§ Raw data
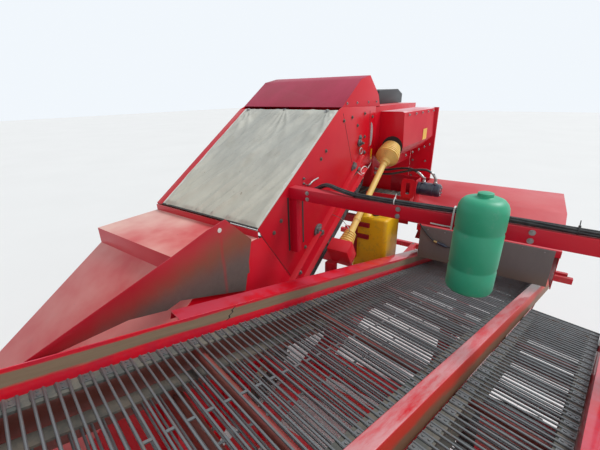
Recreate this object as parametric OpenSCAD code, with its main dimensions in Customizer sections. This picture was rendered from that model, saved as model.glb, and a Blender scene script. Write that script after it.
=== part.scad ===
// Trailed one-row potato harvester with a side elevator, a skewed picking table and a bunker.
// Origin: on the ground, under the centre of the machine's box. +X is the way of travel,
// +Y is the pickers' side, +Z is up. All sizes are in millimetres.

/* [Running gear] */
// Outer radius of a tyre
wheel_r = 580; // [540:5:600]
// Width of a tyre
wheel_w = 500; // [420:10:520]
// Radius of the rim's bead seat
rim_r = 290; // [260:5:310]
// Place of the axle along the machine
axle_x = -1300; // [-1400:10:-1250]
// Middle of the wheel under the elevator
wheel_right_y = -1300; // [-1320:5:-1290]
// Middle of the wheel under the picking table
wheel_left_y = 1150; // [1130:5:1180]
// Side of the square axle tube
axle_side = 120; // [100:5:140]
// Radius of the wheel spindles
spindle_r = 45; // [35:1:50]

/* [Main frame] */
// Height of the underside of the main beams
beam_z = 880; // [870:5:890]
// Height of the main beams
beam_h = 180; // [160:5:190]
// Width of the main beams
beam_w = 120; // [90:5:140]
// Outer side of the middle beam, beside the elevator
beam_mid_y = -405; // [-408:1:-402]
// Outer side of the left beam
beam_left_y = 680; // [660:5:700]
// Front end of the main beams
frame_front_x = 2250; // [2200:10:2300]
// Rear end of the main beams
frame_rear_x = -3350; // [-3400:10:-3300]
// Rear face of the light bar
light_bar_x = -4450; // [-4500:10:-4400]
// Width of the light bar
light_bar_w = 3440; // [3200:20:3440]

/* [Drawbar] */
// Height of the hitch eye's middle
hitch_z = 600; // [580:5:620]
// Front tip of the hitch eye
hitch_tip_x = 4450; // [4400:10:4500]
// Radius of the hitch eye's bore
hitch_bore_r = 25.5; // [20:0.5:30]
// Thickness of the hitch eye
hitch_t = 45; // [35:1:50]
// Side of the drawbar's square tube
drawbar_side = 160; // [140:5:170]
// Place of the drawbar across the machine
drawbar_y = 130; // [120:5:150]
// Place of the drawbar's pivot along the machine
drawbar_pivot_x = 2350; // [2340:5:2360]
// Radius of the drawbar's pivot pin
pivot_pin_r = 30; // [25:1:35]
// Place of the parking stand along the machine
stand_x = 3600; // [3500:10:3700]
// Side of the parking stand's square leg
stand_side = 70; // [60:5:80]

/* [Digging unit] */
// Place along the machine of the digging unit's pivot
dig_x = 1466; // [1460:1:1470]
// Height of the digging unit's pivot
dig_z = 685; // [680:1:690]
// Length of the digging web between its rollers
dig_len = 1250; // [1230:5:1260]
// Slope of the digging web in degrees
dig_angle = 18.6; // [18:0.1:19]
// Radius of the two coulter discs
disc_r = 300; // [280:5:310]
// Largest radius of the ridge roller
ridge_r = 230; // [200:5:240]

/* [Elevator] */
// Slope of the elevator in degrees
elevator_angle = 33.1; // [32.8:0.1:33.4]
// Place along the machine of the cloth cover's low corner
elevator_x = -716; // [-718:1:-714]
// Height of the cloth cover's low corner
elevator_z = 2465; // [2463:1:2467]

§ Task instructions
Give again, word for word, the lines of the listing, starting at its first line and ending with the line containing "are in millimetres.".

§ Answer to the task
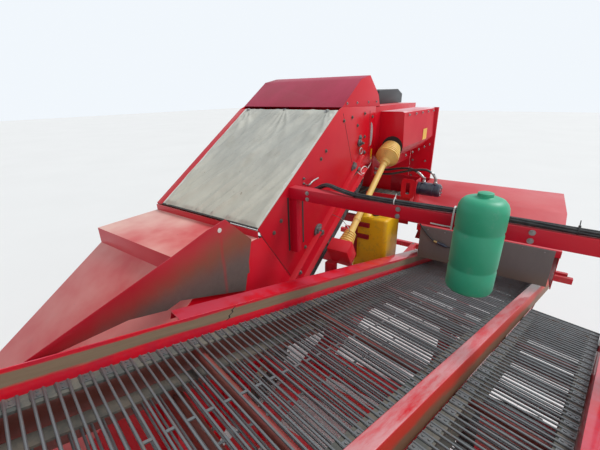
Recreate this object as parametric OpenSCAD code, with its main dimensions in Customizer sections. This picture was rendered from that model, saved as model.glb, and a Blender scene script. Write that script after it.
=== part.scad ===
// Trailed one-row potato harvester with a side elevator, a skewed picking table and a bunker.
// Origin: on the ground, under the centre of the machine's box. +X is the way of travel,
// +Y is the pickers' side, +Z is up. All sizes are in millimetres.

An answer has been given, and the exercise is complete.